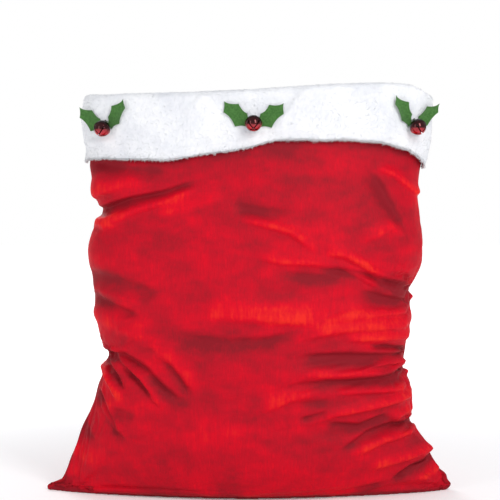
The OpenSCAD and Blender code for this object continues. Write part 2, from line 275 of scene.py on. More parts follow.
def fold_field(x, z, folds):
    """How far the folds move the cloth out of its plane, in millimetres, and how much of that is
    crest and trough. A ridge sags: it rises gently from above and turns in sharply below."""
    total, crest, trough = np.zeros_like(x), np.zeros_like(x), np.zeros_like(x)
    for line, widths, depths in folds:
        line = np.array(line, float)
        pieces = np.linalg.norm(np.diff(line, axis=0), axis=1)
        start = np.concatenate([[0], np.cumsum(pieces)]) / pieces.sum()
        best = np.full(x.shape, 1e9)
        along, above = np.zeros_like(x), np.zeros_like(x)
        for k in range(len(pieces)):
            d = line[k + 1] - line[k]
            u = np.clip(((x - line[k, 0]) * d[0] + (z - line[k, 1]) * d[1]) / (d @ d), 0, 1)
            dx, dz = x - line[k, 0] - u * d[0], z - line[k, 1] - u * d[1]
            r = np.hypot(dx, dz)
            upward = np.array([-d[1], d[0]]) * (1 if d[0] >= 0 else -1) / np.hypot(*d)
            near = r < best
            best = np.where(near, r, best)
            above = np.where(near, dx * upward[0] + dz * upward[1], above)
            along = np.where(near, start[k] + u * (start[k + 1] - start[k]), along)
        width = widths[0] + (widths[1] - widths[0]) * along
        depth = depths[0] + (depths[1] - depths[0]) * along
        fade = np.ones_like(x)
        for end, share in ((line[0], along), (line[-1], 1 - along)):
            to_seam = min(end[0] - curve(LEFT_SIDE, end[1]), curve(RIGHT_SIDE, end[1]) - end[0])
            if to_seam > 30:
                fade *= np.clip(share / 0.3, 0, 1) ** 2 * (3 - 2 * np.clip(share / 0.3, 0, 1))
        skew = 1 + SKEW * np.sign(depth) * np.tanh(above / (0.4 * width))
        bump = fade * np.exp(-((best / (width * skew)) ** 2))
        total += depth * bump
        crest += np.maximum(depth, 0) * bump
        trough -= np.minimum(depth, 0) * bump
    return total, crest, trough


# ---- The two velour panels: one even grid of threads each, cut 0.9 m wide and 1 m long.
FINE = (267, 297)  # the columns and rows of the finished cloth
COARSE = (141, 157)  # and of the cloth that is simulated
CLOTH = (0.90, 1.00)
CLOTH_THICK, ALLOWANCE_THICK, FELT_THICK = 0.003, 0.0014, 0.002
SEAM_GAP = 0.9  # the panels' faces stand this far off the middle plane where they meet
FLOOR_STEPS, WALL_STEPS = 11, 260


def panel_grid(side, cols, rows):
    """The panel's points, from the bottom seam across the floor and up the wall to the rim."""
    share = np.linspace(0, 1, cols)
    levels = np.concatenate([np.linspace(0, 60, 31), np.linspace(60, 900, 141)[1:]])
    table = np.array([by_length(z, share, side) for z in levels])
    top = curve(RIM[side], table[np.searchsorted(levels, RIM_LEVEL), 0]) - 7
    grid = np.zeros((rows, cols, 3))
    for i in range(cols):
        wall = np.linspace(0, top[i], WALL_STEPS)
        x = np.interp(wall, levels, table[:, 0, i])
        y = np.interp(wall, levels, table[:, 1, i])
        foot = np.linspace(0, 1, FLOOR_STEPS + 1)[:-1]
        path = np.concatenate([
            np.stack([np.full(FLOOR_STEPS, x[0]), foot * y[0], np.zeros(FLOOR_STEPS)], 1),
            np.stack([x, y, wall], 1),
        ])
        run = np.concatenate([[0], np.cumsum(np.linalg.norm(np.diff(path, axis=0), axis=1))])
        s = np.linspace(0, run[-1], rows)
        for k in range(3):
            grid[:, i, k] = np.interp(s, run, path[:, k])
    return grid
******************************
Going through the lines above one by one, tally those with the word "from" and give only the total.

EXERCISE SOLUTION: 3